● **INFORMATION SHOWN**:
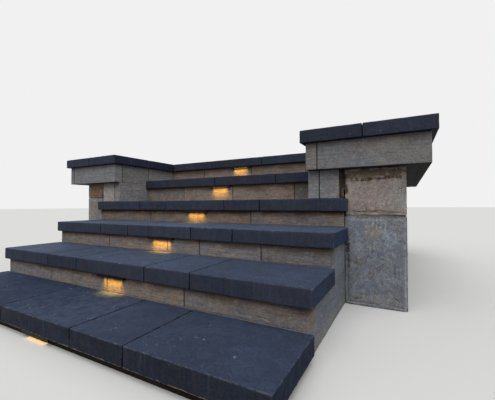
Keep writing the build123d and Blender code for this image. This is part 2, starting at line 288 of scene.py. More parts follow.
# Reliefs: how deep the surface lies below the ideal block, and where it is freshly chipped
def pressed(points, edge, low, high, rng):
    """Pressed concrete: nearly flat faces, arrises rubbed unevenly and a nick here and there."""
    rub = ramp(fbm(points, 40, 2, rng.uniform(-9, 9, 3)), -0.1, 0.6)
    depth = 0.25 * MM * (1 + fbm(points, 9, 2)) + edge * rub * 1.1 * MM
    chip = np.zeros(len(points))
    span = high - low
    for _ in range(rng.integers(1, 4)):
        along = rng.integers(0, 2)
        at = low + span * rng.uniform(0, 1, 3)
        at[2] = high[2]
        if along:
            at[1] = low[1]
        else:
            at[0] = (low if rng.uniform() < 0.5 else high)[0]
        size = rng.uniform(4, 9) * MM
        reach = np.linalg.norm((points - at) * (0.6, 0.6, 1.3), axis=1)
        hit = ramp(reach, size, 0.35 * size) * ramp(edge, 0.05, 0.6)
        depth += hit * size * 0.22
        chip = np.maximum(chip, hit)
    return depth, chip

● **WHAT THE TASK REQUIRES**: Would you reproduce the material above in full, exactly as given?

● **THE RESPONSE**:
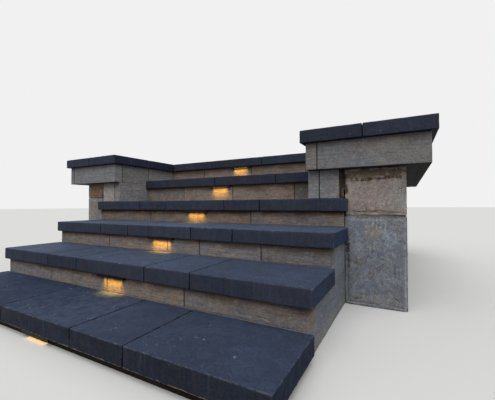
Keep writing the build123d and Blender code for this image. This is part 2, starting at line 288 of scene.py. More parts follow.
# Reliefs: how deep the surface lies below the ideal block, and where it is freshly chipped
def pressed(points, edge, low, high, rng):
    """Pressed concrete: nearly flat faces, arrises rubbed unevenly and a nick here and there."""
    rub = ramp(fbm(points, 40, 2, rng.uniform(-9, 9, 3)), -0.1, 0.6)
    depth = 0.25 * MM * (1 + fbm(points, 9, 2)) + edge * rub * 1.1 * MM
    chip = np.zeros(len(points))
    span = high - low
    for _ in range(rng.integers(1, 4)):
        along = rng.integers(0, 2)
        at = low + span * rng.uniform(0, 1, 3)
        at[2] = high[2]
        if along:
            at[1] = low[1]
        else:
            at[0] = (low if rng.uniform() < 0.5 else high)[0]
        size = rng.uniform(4, 9) * MM
        reach = np.linalg.norm((points - at) * (0.6, 0.6, 1.3), axis=1)
        hit = ramp(reach, size, 0.35 * size) * ramp(edge, 0.05, 0.6)
        depth += hit * size * 0.22
        chip = np.maximum(chip, hit)
    return depth, chip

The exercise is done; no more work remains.